Cylinder volume, count, bore, & stroke are all compromises intended to achieve the best commercial outcome for the application. It's not surprising that engines competing against each other tend to be very similar in these and other parameters. Even though their designs are sometimes perverted due to arbitrary rules/restrictions and other external factors, this is also true of race engines, e.g. F1.
The general rule of thumb is that larger engines are more efficient.
Think of the power output to friction ratio as the displacement increases (frictional losses)
the surface area to volume ratio (heat loss)
also with larger engines, you generally operate at a lower RPMs, which generally means more time for the atomized fuel to evaporate and fully mix, resulting in a more homogenous fuel/air mixture. There is also a much lower volume ratio of "low turbulence areas" in nooks and crannies of the combustion chamber in larger engines than smaller, which further increases combustion efficiency.
Some of the largest diesel engines in the world are also some of the most thermally efficient (somewhere around 50%) as where smaller, lower compression ratio gasoline engines run in the 20% range (I think, I'm going off of what I remember). So in general, smaller engines of similar design will be slightly less efficient due to a combination of different things all working together.

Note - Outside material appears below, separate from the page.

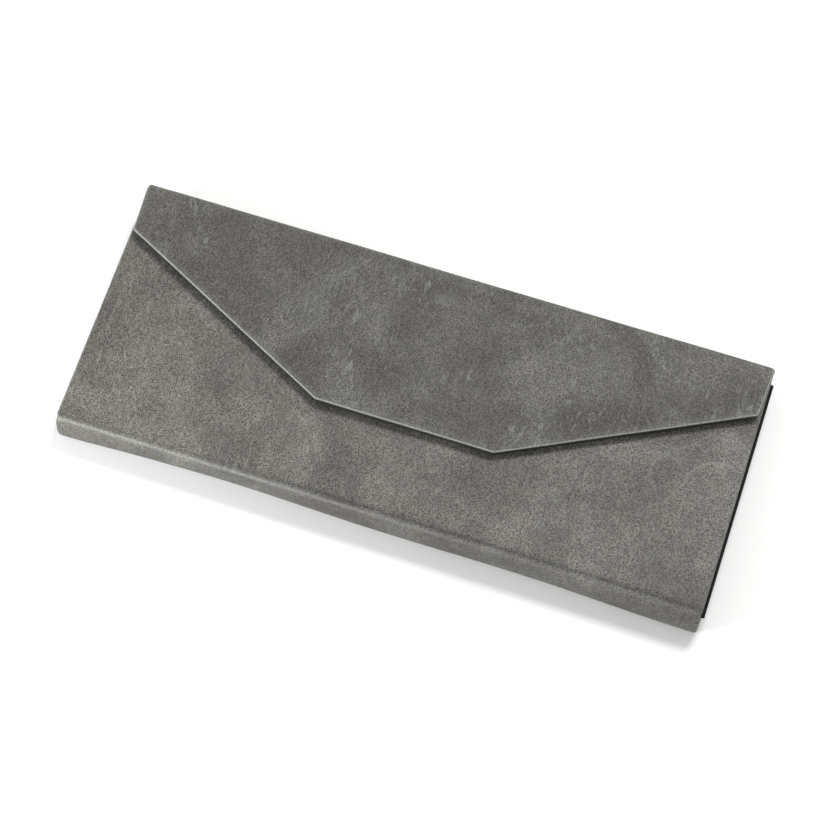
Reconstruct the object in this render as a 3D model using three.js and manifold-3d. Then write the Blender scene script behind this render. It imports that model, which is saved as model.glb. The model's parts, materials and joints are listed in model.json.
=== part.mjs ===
// Fold-flat glasses case with a magnetic flap, shown folded flat and closed.
// X runs along the case, Y from the base edge to the ridge edge, Z up. It lies on its back panel.
import * as THREE from 'three';
import { mergeVertices } from 'three/addons/utils/BufferGeometryUtils.js';
import Module from 'manifold-3d';

const wasm = await Module();
wasm.setup();

// Overall size, mm
const caseLength = 165;
const caseDepth = 68;

// Sheet thicknesses and gaps, mm
const leather = 0.8;
const lining = 0.5;
const panelBoard = 1.2;
const flapBoard = 1.1;
const stripLining = 0.5;
const gussetCloth = 0.35;
const gussetCard = 0.4;
const glueGap = 0.05;
const stripGlueGap = 0.1;
const layerGap = 0.3;
const turnedEdge = 0.9; // thickness of the leather turned up round a board
const cornerRadius = 1.6;
const squareCorner = 0.1; // for cutters whose corners don't show
const past = 1; // cutters run past the faces they open

// Folded stack, heights of each panel above the table, mm
const panelThickness = leather + panelBoard + lining + 2 * glueGap;
const flapThickness = leather + flapBoard + lining + 2 * glueGap;
const gussetThickness = gussetCloth + gussetCard + glueGap;
const frontBottom = panelThickness + layerGap;
const frontTop = frontBottom + panelThickness;
const frontGussetBottom = frontTop + layerGap;
const baseGussetBottom = frontGussetBottom + gussetThickness + layerGap;
const baseBottom = baseGussetBottom + gussetThickness + layerGap;
const baseTop = baseBottom + panelThickness;
const flapBottom = baseTop + layerGap;
const flapTop = flapBottom + flapThickness;

// Crease lines, mm. Each strip bows out a little past its own creases.
const stripBow = 0.7;
const ridgeGap = 0.4; // between the ridge strip and the spine strip inside it
const stripThickness = leather + stripGlueGap + stripLining;
const baseCreaseY = -caseDepth / 2 + stripBow;
const ridgeCreaseY = caseDepth / 2 - stripBow;
const spineCreaseY = ridgeCreaseY - stripThickness - ridgeGap;
const creaseRoom = stripThickness + layerGap; // from a crease to the board behind the strip

// Front wall and flap, mm
const frontReach = 48; // from the spine crease to the wall's free edge
const flapEndReach = 13.4; // depth of the flap at the ends of the case
const flapTipReach = 43; // depth of the flap at its straight lower edge
const flapTipLength = 46;
const endInset = 0.5; // the inner wall is a little shorter than the outer panels

// Magnets, mm
const magnetRadius = 5;
const magnetClearance = 0.2;
const magnetX = 14;
const magnetReach = 33; // from the crease, the same on the flap and on the front wall
const flapMagnetHeight = 0.9;
const frontMagnetHeight = 1;

// End gussets, mm. Each half is a triangle that folds flat against its panel.
const gussetOverhang = 0.8; // how far the folded cloth shows past the panels' ends
const gussetAngle = Math.PI / 6;
const gussetCreaseLength = 52;
const gussetEdge = { base: 60.5, front: 45 };
const gussetHem = 0.9;
const gussetCorner = 2;
const gussetPocketCorner = 0.5;

function material(color, roughness, metalness = 0) {
  return () => new THREE.MeshStandardMaterial({ color, roughness, metalness });
}

const greyLeather = material(0x6b6a66, 0.62);
const blackCloth = material(0x121212, 0.92);
const greyBoard = material(0x8c857a, 0.95);
const nickel = material(0xb9b8b4, 0.3, 1);

// Corners of a convex outline, listed counter-clockwise, moved in by a distance
function insetCorners(corners, distance) {
  const count = corners.length;
  return corners.map((corner, i) => {
    const before = corner.clone().sub(corners[(i + count - 1) % count]).normalize();
    const after = corners[(i + 1) % count].clone().sub(corner).normalize();
    const inward = new THREE.Vector2(-before.y - after.y, before.x + after.x);
    const scale = distance / (1 + before.dot(after));
    return corner.clone().add(inward.multiplyScalar(scale));
  });
}

// A closed outline with its corners rounded off
function roundedShape(corners, radius) {
  const shape = new THREE.Shape();
  const count = corners.length;
  corners.forEach((corner, i) => {
    const toward = (other) => other.clone().sub(corner).setLength(radius).add(corner);
    const start = toward(corners[(i + count - 1) % count]);
    const end = toward(corners[(i + 1) % count]);
    if (i === 0) shape.moveTo(start.x, start.y);
    else shape.lineTo(start.x, start.y);
    shape.quadraticCurveTo(corner.x, corner.y, end.x, end.y);
  });
  shape.closePath();
  return shape;
}

function rectangle(x0, y0, x1, y1) {
  return [[x0, y0], [x1, y0], [x1, y1], [x0, y1]].map(([x, y]) => new THREE.Vector2(x, y));
}

// A flat layer between two heights, with optional round holes
function layer(corners, radius, bottom, top, holes = []) {
  const shape = roundedShape(corners, radius);
  for (const [x, y] of holes) {
    const hole = new THREE.Path();
    hole.absarc(x, y, magnetRadius + magnetClearance, 0, 2 * Math.PI, true);
    shape.holes.push(hole);
  }
  const options = { depth: top - bottom, bevelEnabled: false, curveSegments: 8 };
  return new THREE.ExtrudeGeometry(shape, options).translate(0, 0, bottom);
}

function toSolid(geometry) {
  const bare = geometry.clone();
  bare.deleteAttribute('normal');
  bare.deleteAttribute('uv');
  const merged = mergeVertices(bare, 1e-4);
  return new wasm.Manifold(new wasm.Mesh({
    numProp: 3,
    vertProperties: new Float32Array(merged.attributes.position.array),
    triVerts: new Uint32Array(merged.index.array),
  }));
}

function toGeometry(solid) {
  const mesh = solid.getMesh();
  const geometry = new THREE.BufferGeometry();
  geometry.setAttribute('position', new THREE.BufferAttribute(mesh.vertProperties, 3));
  geometry.setIndex(new THREE.BufferAttribute(mesh.triVerts, 1));
  geometry.computeVertexNormals();
  return geometry;
}

function cut(geometry, ...tools) {
  const start = toSolid(geometry);
  return toGeometry(tools.reduce((solid, tool) => solid.subtract(toSolid(tool)), start));
}

function addMesh(group, name, geometry, makeMaterial) {
  const mesh = new THREE.Mesh(geometry, makeMaterial());
  mesh.name = name;
  group.add(mesh);
  return mesh;
}

// One panel: a leather tray, the board in it and the lining that closes it. Heights count from the
// leather face inwards, and a panel with its leather on top is the same panel with them reversed.
function addPanel(group, name, spec) {
  const { corners, board, leatherUp, creases, magnets = [], boardName = 'board' } = spec;
  const thickness = leather + board + lining + 2 * glueGap;
  const span = (near, far) => (leatherUp ? [thickness - far, thickness - near] : [near, far]);
  const xs = corners.map((corner) => corner.x);
  const rooms = creases.map(({ y, inwards }) => {
    const low = inwards > 0 ? y - past : y - creaseRoom;
    const box = rectangle(Math.min(...xs) - past, low, Math.max(...xs) + past, low + creaseRoom + past);
    return layer(box, squareCorner, ...span(leather, thickness + past));
  });
  // The board stops short of every strip
  const tray = corners.map((corner) => {
    const crease = creases.find(({ y }) => Math.abs(corner.y - y) < 1e-6);
    return crease ? new THREE.Vector2(corner.x, corner.y + crease.inwards * creaseRoom) : corner;
  });
  const pocket = insetCorners(tray, turnedEdge);
  const inside = insetCorners(tray, turnedEdge + glueGap);
  const innerRadius = cornerRadius - turnedEdge;
  const shell = layer(corners, cornerRadius, ...span(0, thickness));
  const hollow = layer(pocket, innerRadius, ...span(leather, thickness + past));
  addMesh(group, `${name}_cover`, cut(shell, hollow, ...rooms), greyLeather);
  const boardNear = leather + glueGap;
  const boardFar = boardNear + board;
  const boardLayer = layer(inside, innerRadius, ...span(boardNear, boardFar), magnets);
  addMesh(group, `${name}_${boardName}`, boardLayer, greyBoard);
  const liningLayer = layer(inside, innerRadius, ...span(boardFar + glueGap, thickness));
  addMesh(group, `${name}_lining`, liningLayer, blackCloth);
}

function addMagnets(group, name, height, middle, y) {
  for (const [side, x] of [['left', -magnetX], ['right', magnetX]]) {
    const disc = new THREE.CylinderGeometry(magnetRadius, magnetRadius, height, 32);
    const magnet = addMesh(group, `${name}_magnet_${side}`, disc, nickel);
    magnet.rotation.x = Math.PI / 2;
    magnet.position.set(x, y, middle);
  }
}

// One strip: a bowed leather band between two creases, with its lining inside
function addStrip(group, name, height, outwards) {
  const end = leather + stripGlueGap; // the panels' leather passes over both ends of the strip
  const band = (near, far) => {
    const middle = height / 2;
    const shape = new THREE.Shape();
    shape.moveTo(-outwards * near, end);
    shape.quadraticCurveTo(outwards * (2 * stripBow - near), middle, -outwards * near, height - end);
    shape.lineTo(-outwards * far, height - end);
    shape.quadraticCurveTo(outwards * (2 * stripBow - far), middle, -outwards * far, end);
    shape.closePath();
    const options = { depth: caseLength, bevelEnabled: false, curveSegments: 12 };
    return new THREE.ExtrudeGeometry(shape, options).translate(0, 0, -caseLength / 2);
  };
  const liningNear = leather + stripGlueGap;
  const parts = [
    [`${name}_cover`, band(0, leather), greyLeather],
    [`${name}_lining`, band(liningNear, liningNear + stripLining), blackCloth],
  ];
  for (const [meshName, geometry, makeMaterial] of parts) {
    const mesh = addMesh(group, meshName, geometry, makeMaterial);
    mesh.rotation.set(Math.PI / 2, 0, Math.PI / 2, 'ZYX'); // section in Y and Z, length along X
  }
}

// One half of an end gusset: a cloth pocket with a thin card in it, folded in under its panel
function addGussetHalf(group, name, side, edge, clothUp) {
  const outer = new THREE.Vector2(0, 0);
  const along = new THREE.Vector2(0, -edge);
  const creaseEnd = new THREE.Vector2(-Math.sin(gussetAngle), -Math.cos(gussetAngle));
  creaseEnd.multiplyScalar(gussetCreaseLength);
  const rightHand = [outer, creaseEnd, along];
  const corners = side > 0
    ? rightHand
    : rightHand.map((corner) => new THREE.Vector2(-corner.x, corner.y)).reverse();
  const span = (near, far) => (clothUp ? [gussetThickness - far, gussetThickness - near] : [near, far]);
  const shell = layer(corners, gussetCorner, ...span(0, gussetThickness));
  const pocketCorners = insetCorners(corners, gussetHem);
  const pocket = layer(pocketCorners, gussetPocketCorner, ...span(gussetCloth, gussetThickness + past));
  addMesh(group, `${name}_cloth`, cut(shell, pocket), blackCloth);
  const cardCorners = insetCorners(corners, gussetHem + glueGap);
  const cardSpan = span(gussetCloth + glueGap, gussetThickness);
  addMesh(group, `${name}_card`, layer(cardCorners, gussetPocketCorner, ...cardSpan), greyBoard);
}

function buildCase() {
  const glassesCase = new THREE.Group();
  const addGroup = (x, y, z) => {
    const group = new THREE.Group();
    group.position.set(x, y, z);
    glassesCase.add(group);
    return group;
  };
  const endX = caseLength / 2;

  const back = addGroup(0, 0, 0);
  addPanel(back, 'back', {
    corners: rectangle(-endX, baseCreaseY, endX, ridgeCreaseY),
    board: panelBoard, leatherUp: false,
    creases: [{ y: baseCreaseY, inwards: 1 }, { y: ridgeCreaseY, inwards: -1 }],
  });

  const baseStrip = addGroup(0, baseCreaseY, 0);
  addStrip(baseStrip, 'base_strip', baseTop, -1);

  const base = addGroup(0, 0, baseBottom);
  addPanel(base, 'base', {
    corners: rectangle(-endX, baseCreaseY, endX, spineCreaseY),
    board: panelBoard, leatherUp: true,
    creases: [{ y: baseCreaseY, inwards: 1 }, { y: spineCreaseY, inwards: -1 }],
  });

  const spineStrip = addGroup(0, spineCreaseY, frontBottom);
  addStrip(spineStrip, 'spine_strip', baseTop - frontBottom, 1);

  const magnetSpots = (y) => [[-magnetX, y], [magnetX, y]];
  const front = addGroup(0, 0, frontBottom);
  addPanel(front, 'front', {
    corners: rectangle(-endX + endInset, spineCreaseY - frontReach, endX - endInset, spineCreaseY),
    board: panelBoard, leatherUp: false,
    creases: [{ y: spineCreaseY, inwards: -1 }],
    magnets: magnetSpots(spineCreaseY - magnetReach),
  });
  const frontBoardMiddle = leather + glueGap + panelBoard / 2;
  addMagnets(front, 'front', frontMagnetHeight, frontBoardMiddle, spineCreaseY - magnetReach);

  const ridgeStrip = addGroup(0, ridgeCreaseY, 0);
  addStrip(ridgeStrip, 'ridge_strip', flapTop, 1);

  const flap = addGroup(0, 0, flapBottom);
  addPanel(flap, 'flap', {
    corners: [
      [endX, ridgeCreaseY],
      [-endX, ridgeCreaseY],
      [-endX, ridgeCreaseY - flapEndReach],
      [-flapTipLength / 2, ridgeCreaseY - flapTipReach],
      [flapTipLength / 2, ridgeCreaseY - flapTipReach],
      [endX, ridgeCreaseY - flapEndReach],
    ].map(([x, y]) => new THREE.Vector2(x, y)),
    board: flapBoard, boardName: 'stiffener', leatherUp: true,
    creases: [{ y: ridgeCreaseY, inwards: -1 }],
    magnets: magnetSpots(ridgeCreaseY - magnetReach),
  });
  const stiffenerMiddle = lining + glueGap + flapBoard / 2;
  addMagnets(flap, 'flap', flapMagnetHeight, stiffenerMiddle, ridgeCreaseY - magnetReach);

  for (const [sideName, side] of [['left', -1], ['right', 1]]) {
    const edgeX = side * (endX + gussetOverhang);
    const edgeY = spineCreaseY - creaseRoom;
    const baseHalf = addGroup(edgeX, edgeY, baseGussetBottom);
    addGussetHalf(baseHalf, `base_gusset_${sideName}`, side, gussetEdge.base, false);
    const frontHalf = addGroup(edgeX, edgeY, frontGussetBottom);
    addGussetHalf(frontHalf, `front_gusset_${sideName}`, side, gussetEdge.front, true);
  }
  return glassesCase;
}

export default buildCase();
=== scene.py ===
import bpy
import bmesh
import json
import math
import numpy as np
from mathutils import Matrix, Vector


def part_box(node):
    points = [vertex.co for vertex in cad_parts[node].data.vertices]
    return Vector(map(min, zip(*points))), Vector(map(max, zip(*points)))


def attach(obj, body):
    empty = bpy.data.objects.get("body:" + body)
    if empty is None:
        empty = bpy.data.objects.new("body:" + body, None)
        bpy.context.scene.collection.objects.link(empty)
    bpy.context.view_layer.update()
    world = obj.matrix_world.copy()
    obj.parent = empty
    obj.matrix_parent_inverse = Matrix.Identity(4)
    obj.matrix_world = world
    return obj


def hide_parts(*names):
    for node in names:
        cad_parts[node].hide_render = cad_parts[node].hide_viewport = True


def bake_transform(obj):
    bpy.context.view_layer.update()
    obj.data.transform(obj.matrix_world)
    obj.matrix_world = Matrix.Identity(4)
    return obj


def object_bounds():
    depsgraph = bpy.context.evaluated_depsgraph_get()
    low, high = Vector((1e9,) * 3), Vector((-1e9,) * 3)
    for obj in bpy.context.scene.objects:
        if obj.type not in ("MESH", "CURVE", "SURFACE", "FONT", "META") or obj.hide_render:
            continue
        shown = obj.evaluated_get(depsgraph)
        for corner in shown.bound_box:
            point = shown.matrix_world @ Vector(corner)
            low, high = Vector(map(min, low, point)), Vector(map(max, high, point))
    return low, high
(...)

Provided, of course, that you have a use for all the extra power that a bigger engine is going to provide.
An engine that is oversized for its application - and that includes almost all current auto engines - will end up running in a less-favourable, light-load part of the BSFC map, and this effect by far overwhelms the effects described above.
Define "oversized" :-D j/k... I fully understand & concur. Downsized turbocharged engines and cylinder cutout are (initial) cost adders that are mainly driven by CAFE (in USA) and by motor fuel taxes, in other markets where these solutions are being deployed. Of course these "have your cake and eat it" solutions are not as efficient as a "right-sized" engine in the first place. Which gets us back to defining "oversized"...
Agreed, I actually own a turbocharged diesel vehicle for commuting to work (a compact car, and im in the US, bet you can't guess what the make is ^_^) While smaller engines are technically less efficient than larger engines, in an automotive application smaller engines (to a point) are a better option as explained by BrianPetersen.